No obstante, conviene recordar aquí las palabras de Mao: “Con el fin de construir una gran sociedad socialista, es de suma importancia movilizar a las grandes masas de mujeres para que se incorporen a las actividades productivas. En la producción, hombres y mujeres deben recibir igual salario por igual trabajo.

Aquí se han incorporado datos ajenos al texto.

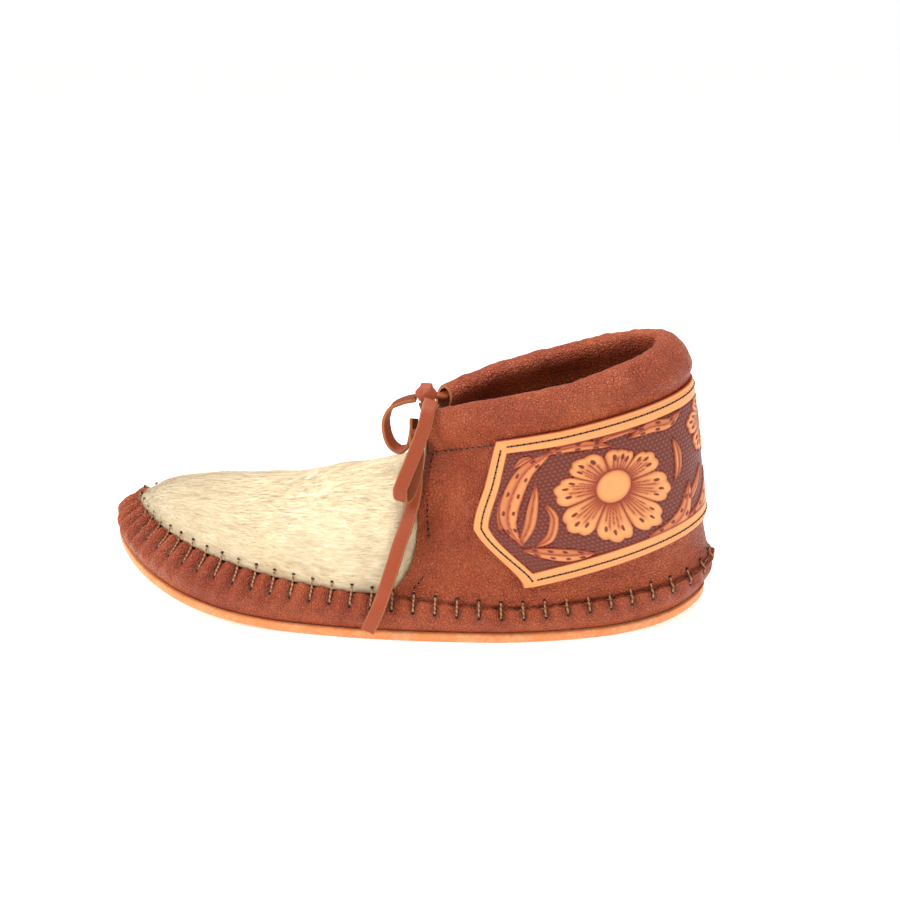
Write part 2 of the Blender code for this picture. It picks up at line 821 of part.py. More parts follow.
def build_lace_bar(finish, collection):
    """Stretch of lace that leaves both ends of the collar and crosses the throat."""
    sweeps = (BAR_HIDDEN, 1.0, -1.0, -BAR_HIDDEN)
    ends = [collar_point(sweep, 0.0, LACE_DEPTH) for sweep in sweeps]
    middle = (ends[1] + ends[2]) / 2.0 + Vector((-BAR_REACH, 0.0, BAR_RISE))
    route = [ends[0], ends[1], middle, ends[2], ends[3]]
    across = [collar_outward(sweep) for sweep in sweeps]
    across = [across[0], across[1], Vector((-1.0, 0.0, 0.0)), across[2], across[3]]
    return lace_strip("lace_bar", route, across, finish, collection)


def build_hanging_lace(finish, collection):
    """Knot, two loops and two ends of the tied lace."""
    ball = bmesh.new()
    bmesh.ops.create_uvsphere(ball, u_segments=14, v_segments=9, radius=1.0)
    for vert in ball.verts:
        vert.co = Vector([KNOT[axis] + vert.co[axis] * KNOT_RADII[axis] for axis in range(3)])
    mesh = bpy.data.meshes.new("lace_knot")
    ball.to_mesh(mesh)
    ball.free()
    mesh.materials.append(finish)
    mesh.shade_smooth()
    collection.objects.link(bpy.data.objects.new("lace_knot", mesh))
    for name, points, across in (
        ("lace_loop_long", LONG_LOOP, LONG_LOOP_ACROSS),
        ("lace_loop_short", SHORT_LOOP, SHORT_LOOP_ACROSS),
        ("lace_tail_outer", OUTER_TAIL, TAIL_ACROSS),
        ("lace_tail_inner", INNER_TAIL, TAIL_ACROSS),
    ):
        route = [Vector(point) for point in points]
        lace_strip(name, route, [Vector(across)] * len(route), finish, collection)


def main():
    """Build every piece of the boot."""
    for old in list(bpy.data.objects):
        bpy.data.objects.remove(old)
    collection = bpy.data.collections.new("moccasin_boot")
    bpy.context.scene.collection.children.link(collection)
    brown = material("pebbled_cowhide", (0.47, 0.12, 0.04), 0.42)
    cream = material("hair_on_hide", (0.88, 0.74, 0.53), 0.85)
    sole_leather = material("sole_leather", (0.80, 0.36, 0.13), 0.55)
    tooled = material("tooled_leather", (0.72, 0.33, 0.12), 0.45)
    lace = material("lace_leather", (0.42, 0.11, 0.04), 0.55)
    build_outsole(sole_leather, collection)
    build_insole(sole_leather, collection)
    build_upper(brown, collection)
    build_plug_tongue(cream, collection)
    build_collar_roll(brown, collection)
    build_heel_panel(tooled, collection)
    build_lace_bar(lace, collection)
    build_hanging_lace(lace, collection)


main()
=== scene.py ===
"""Looks of a left moccasin boot.

The boot is pebbled cowhide with a hair-on hide plug, a tooled panel round the heel and a
leather lace. X runs from the toe (-) to the heel (+), Y points to the inner side of the foot
and Z is up, in metres. Every leather sheet is a grid of points over one last, with its creases
and folds moved along the grid's normals.
"""

import logging
import math
from dataclasses import dataclass
from dataclasses import field
from typing import NamedTuple

import bpy
import numpy as np
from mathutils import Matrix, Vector


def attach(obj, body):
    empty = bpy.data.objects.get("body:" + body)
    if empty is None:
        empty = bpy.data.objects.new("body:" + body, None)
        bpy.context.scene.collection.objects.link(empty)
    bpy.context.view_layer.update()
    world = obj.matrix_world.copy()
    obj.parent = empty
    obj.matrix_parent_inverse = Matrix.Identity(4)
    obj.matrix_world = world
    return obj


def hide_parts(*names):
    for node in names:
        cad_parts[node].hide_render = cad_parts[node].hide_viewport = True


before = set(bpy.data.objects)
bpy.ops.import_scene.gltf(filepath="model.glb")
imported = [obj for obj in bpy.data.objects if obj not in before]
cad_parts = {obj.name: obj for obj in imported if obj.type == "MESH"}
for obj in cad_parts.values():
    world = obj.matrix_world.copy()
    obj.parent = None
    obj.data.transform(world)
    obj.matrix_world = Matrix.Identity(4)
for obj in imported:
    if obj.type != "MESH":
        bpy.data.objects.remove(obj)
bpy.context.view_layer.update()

BODY = "root"
MM = 0.001
TAU = 2.0 * math.pi

log = logging.getLogger("moccasin_boot")

Array = np.ndarray
Socket = bpy.types.NodeSocket


def smoothstep(value: Array) -> Array:
    """Ease values from 0 to 1."""
    value = np.clip(value, 0.0, 1.0)
    return value * value * (3.0 - 2.0 * value)


def between(first: Array, last: Array, part: Array) -> Array:
    """Values at a part of the way from first to last."""
    return first + (last - first) * part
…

Sólo en el proceso de la transformación socialista de la sociedad en su conjunto se podrá alcanzar una auténtica igualdad entre ambos sexos”. Y así parece que fue, al menos hasta la restauracion del capitalismo en China, proceso ya evidente desde principios de los años 80.

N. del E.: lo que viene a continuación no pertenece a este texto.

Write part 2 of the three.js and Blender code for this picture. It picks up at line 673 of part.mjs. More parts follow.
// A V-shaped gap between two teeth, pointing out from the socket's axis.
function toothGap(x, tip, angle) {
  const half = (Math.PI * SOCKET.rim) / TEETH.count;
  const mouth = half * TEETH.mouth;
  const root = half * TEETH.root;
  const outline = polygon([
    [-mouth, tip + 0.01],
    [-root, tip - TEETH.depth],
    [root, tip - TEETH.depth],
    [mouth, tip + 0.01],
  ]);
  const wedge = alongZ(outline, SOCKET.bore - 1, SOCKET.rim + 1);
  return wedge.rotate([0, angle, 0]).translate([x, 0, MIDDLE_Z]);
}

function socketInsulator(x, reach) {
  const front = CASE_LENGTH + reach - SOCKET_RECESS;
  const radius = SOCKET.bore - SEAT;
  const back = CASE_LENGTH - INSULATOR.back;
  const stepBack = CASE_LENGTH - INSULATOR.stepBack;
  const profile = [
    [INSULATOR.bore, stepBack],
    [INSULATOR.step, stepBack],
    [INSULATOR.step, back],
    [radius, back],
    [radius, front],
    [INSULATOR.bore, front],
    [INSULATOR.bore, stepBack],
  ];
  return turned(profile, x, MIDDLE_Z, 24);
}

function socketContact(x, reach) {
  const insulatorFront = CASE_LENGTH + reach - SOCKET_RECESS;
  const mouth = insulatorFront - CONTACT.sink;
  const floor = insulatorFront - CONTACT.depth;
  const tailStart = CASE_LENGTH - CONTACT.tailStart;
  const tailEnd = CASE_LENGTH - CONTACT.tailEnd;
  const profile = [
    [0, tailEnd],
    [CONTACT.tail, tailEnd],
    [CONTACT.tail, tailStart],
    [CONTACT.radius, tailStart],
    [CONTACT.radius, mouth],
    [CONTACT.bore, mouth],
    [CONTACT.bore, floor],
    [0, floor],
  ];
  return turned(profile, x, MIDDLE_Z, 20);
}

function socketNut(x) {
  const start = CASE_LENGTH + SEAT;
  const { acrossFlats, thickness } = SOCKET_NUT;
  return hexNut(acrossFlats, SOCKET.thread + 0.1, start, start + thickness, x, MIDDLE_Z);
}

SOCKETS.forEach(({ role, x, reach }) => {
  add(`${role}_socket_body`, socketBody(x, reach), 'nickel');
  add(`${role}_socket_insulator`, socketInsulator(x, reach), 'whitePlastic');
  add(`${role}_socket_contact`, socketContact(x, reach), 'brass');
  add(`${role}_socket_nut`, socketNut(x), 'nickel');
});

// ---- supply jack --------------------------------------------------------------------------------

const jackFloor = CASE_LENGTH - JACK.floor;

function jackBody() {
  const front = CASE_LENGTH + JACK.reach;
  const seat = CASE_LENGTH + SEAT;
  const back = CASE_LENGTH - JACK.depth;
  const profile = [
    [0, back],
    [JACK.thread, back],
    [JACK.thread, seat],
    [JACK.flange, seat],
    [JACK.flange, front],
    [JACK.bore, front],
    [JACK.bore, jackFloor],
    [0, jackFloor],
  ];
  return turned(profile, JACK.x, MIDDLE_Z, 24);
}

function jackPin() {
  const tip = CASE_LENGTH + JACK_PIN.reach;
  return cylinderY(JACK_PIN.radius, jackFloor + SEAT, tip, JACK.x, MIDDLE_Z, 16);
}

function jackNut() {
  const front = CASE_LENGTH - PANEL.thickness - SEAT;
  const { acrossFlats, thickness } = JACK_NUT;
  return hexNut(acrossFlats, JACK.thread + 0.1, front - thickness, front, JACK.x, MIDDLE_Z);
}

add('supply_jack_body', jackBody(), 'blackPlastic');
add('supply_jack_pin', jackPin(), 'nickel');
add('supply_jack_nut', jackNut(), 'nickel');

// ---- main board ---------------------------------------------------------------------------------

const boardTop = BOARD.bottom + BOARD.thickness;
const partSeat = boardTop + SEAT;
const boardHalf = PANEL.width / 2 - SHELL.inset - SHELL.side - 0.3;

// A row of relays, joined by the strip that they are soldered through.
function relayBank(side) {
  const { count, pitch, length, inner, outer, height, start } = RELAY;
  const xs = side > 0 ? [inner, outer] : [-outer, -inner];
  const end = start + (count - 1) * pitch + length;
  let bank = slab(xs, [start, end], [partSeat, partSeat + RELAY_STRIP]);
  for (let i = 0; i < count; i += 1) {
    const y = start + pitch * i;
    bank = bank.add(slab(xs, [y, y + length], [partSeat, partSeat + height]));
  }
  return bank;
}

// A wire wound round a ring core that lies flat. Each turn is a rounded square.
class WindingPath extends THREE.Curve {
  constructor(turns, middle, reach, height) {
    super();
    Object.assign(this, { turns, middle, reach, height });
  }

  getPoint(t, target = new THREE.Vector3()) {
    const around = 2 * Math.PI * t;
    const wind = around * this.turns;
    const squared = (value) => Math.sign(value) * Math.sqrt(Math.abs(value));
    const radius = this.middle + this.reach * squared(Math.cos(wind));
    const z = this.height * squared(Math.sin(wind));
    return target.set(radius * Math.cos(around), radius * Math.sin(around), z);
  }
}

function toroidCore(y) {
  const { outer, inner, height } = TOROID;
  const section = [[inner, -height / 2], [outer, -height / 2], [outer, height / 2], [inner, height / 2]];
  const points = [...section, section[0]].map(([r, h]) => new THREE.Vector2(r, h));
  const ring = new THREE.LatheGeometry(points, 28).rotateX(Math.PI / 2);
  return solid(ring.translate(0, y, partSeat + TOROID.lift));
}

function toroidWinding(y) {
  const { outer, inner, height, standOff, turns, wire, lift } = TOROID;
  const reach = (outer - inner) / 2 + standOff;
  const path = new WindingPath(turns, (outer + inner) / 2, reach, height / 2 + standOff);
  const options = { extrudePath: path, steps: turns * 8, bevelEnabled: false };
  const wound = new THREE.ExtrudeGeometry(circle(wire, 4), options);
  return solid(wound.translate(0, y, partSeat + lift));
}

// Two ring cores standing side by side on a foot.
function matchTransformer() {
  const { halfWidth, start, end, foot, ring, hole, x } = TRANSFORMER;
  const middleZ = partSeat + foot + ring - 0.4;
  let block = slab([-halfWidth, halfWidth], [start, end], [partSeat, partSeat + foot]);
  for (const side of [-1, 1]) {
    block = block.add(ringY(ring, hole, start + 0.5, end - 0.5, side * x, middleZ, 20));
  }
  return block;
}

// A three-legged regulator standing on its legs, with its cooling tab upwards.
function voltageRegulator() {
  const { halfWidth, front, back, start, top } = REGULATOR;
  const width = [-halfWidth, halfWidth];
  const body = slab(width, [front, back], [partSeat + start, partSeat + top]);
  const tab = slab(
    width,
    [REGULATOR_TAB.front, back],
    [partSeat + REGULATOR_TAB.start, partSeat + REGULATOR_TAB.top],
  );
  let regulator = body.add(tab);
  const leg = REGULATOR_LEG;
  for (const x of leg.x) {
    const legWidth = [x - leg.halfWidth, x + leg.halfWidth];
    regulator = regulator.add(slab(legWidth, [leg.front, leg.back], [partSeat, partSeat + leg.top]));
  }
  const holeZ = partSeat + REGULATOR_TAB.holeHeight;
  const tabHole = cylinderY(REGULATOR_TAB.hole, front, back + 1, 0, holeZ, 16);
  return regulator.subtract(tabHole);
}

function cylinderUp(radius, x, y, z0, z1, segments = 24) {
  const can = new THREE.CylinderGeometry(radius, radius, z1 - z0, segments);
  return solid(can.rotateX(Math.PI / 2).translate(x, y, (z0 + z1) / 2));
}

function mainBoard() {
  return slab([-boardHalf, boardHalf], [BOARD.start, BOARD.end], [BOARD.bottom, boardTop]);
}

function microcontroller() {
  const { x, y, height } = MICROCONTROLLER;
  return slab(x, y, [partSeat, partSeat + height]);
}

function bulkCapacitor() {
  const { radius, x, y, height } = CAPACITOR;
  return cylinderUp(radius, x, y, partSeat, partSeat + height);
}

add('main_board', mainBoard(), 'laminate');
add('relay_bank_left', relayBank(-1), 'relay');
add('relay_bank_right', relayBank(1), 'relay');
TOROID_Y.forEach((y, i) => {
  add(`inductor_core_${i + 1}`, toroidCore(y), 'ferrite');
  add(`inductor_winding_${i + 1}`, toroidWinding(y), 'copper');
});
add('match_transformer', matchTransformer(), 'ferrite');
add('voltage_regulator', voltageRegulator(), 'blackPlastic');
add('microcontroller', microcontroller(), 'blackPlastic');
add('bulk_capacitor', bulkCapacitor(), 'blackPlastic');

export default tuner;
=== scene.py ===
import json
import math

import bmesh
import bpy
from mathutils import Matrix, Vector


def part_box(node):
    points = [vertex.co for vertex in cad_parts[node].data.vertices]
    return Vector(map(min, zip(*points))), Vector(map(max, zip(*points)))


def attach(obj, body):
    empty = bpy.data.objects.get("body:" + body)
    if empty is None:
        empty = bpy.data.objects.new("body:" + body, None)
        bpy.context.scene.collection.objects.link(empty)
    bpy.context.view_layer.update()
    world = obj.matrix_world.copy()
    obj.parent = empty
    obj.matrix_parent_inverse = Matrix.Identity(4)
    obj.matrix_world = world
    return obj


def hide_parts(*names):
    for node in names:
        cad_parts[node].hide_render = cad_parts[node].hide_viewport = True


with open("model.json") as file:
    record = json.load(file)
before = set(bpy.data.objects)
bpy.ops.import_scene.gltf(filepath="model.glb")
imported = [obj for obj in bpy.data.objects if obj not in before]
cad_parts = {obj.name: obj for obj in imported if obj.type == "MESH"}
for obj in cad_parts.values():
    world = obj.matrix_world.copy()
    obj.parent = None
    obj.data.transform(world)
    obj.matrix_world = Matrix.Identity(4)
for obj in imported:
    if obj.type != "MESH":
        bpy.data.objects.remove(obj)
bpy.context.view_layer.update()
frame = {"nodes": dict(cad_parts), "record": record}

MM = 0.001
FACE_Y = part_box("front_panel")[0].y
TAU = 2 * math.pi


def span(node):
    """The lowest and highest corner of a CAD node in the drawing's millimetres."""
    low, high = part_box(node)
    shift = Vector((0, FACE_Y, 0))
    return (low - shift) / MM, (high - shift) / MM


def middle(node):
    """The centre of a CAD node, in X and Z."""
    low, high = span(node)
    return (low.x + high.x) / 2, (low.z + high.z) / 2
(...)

En el siguiente fragmento, podemos ver como Maria Teresa León describe el enorme cambio, el gran salto hacia el futuro, que dieron las mujeres chinas de la mano de la Revolución maoista, y lo hace a la vez que lo anhela en su propia patria, España, sometida a la última dictadura abiertamente fascista superviviente tras la Segunda Guerra Mundial:
"¡Mujeres de Pekín! ¡Qué admirables y
discretas son! Me las encuentro en todas partes, lo llenan todo llevando
hijos de cualquier tamaño, niños envueltos en telas multicolores,
encapuchados, amorosamente protegidos del frío. Llevan, si son mayores,
un largo gabán hasta los pies que ha de servirles sin duda mucho tiempo
mientras crezcan y servirá a sus hermanillos, que indudablemente han de
venir. La gorra de pieles de orejas de liebre acaricia con su pelo las
mejillas de porcelana, encuadrando su sonrisa de niños, felices de que
los miremos. Si les sonríes –¡y vaya si les sonrío! –, se te acercan
como conejitos buenos, tocando con sus manos las tuyas –¡ay, tan
grandes!– que deben parecerles inmensas, ya que han heredado las manos
pequeñitas de los dibujos hechos en seda china. Yo, antes, como mujer
del sur, creía que los niños más bonitos del mundo eran los del norte;
ahora, como mujer que ha viajado, compruebo que no hay niños más
hermosos que los del este del planeta que habitamos. Sin recelo ni
acoso, estos niños que no piden limosnas como los de Toledo, ni son
golfillos despejados como los de París o Nápoles, nos hablan con su
lenguaje de canario que gorjea, confiados, sin duda, en mi pelo blanco,
que les gusta tocar para convencerse de que no es cosa de juego. Las
madres también se acercan, alcanzando a nuestra consideración algún
niñito de marfil, que yo he visto antes en los abanicos que guardaba mi
madre. Estoy segura que me hablaban de madre a madre, contándome esas
cosas comunes que tenemos las mujeres del mundo: si es dura la tarea de
criar hijos, si son fastidiosos para comer o si se escapan para lanzar
al viento cometas doradas.
Estoy segura de entenderlas. Son las
descendientes de otras mujeres muy poco apreciadas en la vida china, por
las que se vestía luto el día de su nacimiento, a las que se podía
maltratar, abandonar, cancelar con ellas todos los compromisos. Millares
de mujeres, millones, mejor dicho, no recibieron nunca educación; se
podían vender como ganado que produce poco; no tenían derecho a elegir
su marido; debían aceptar compartir con las concubinas el lecho, la
casa, el amor. Como no podían cumplir el culto a los antepasados, si en
una casa llegaban muchas hembras, se las ahogaba en los ríos profundos y
–¡horror!– debían obedecer a la suegra.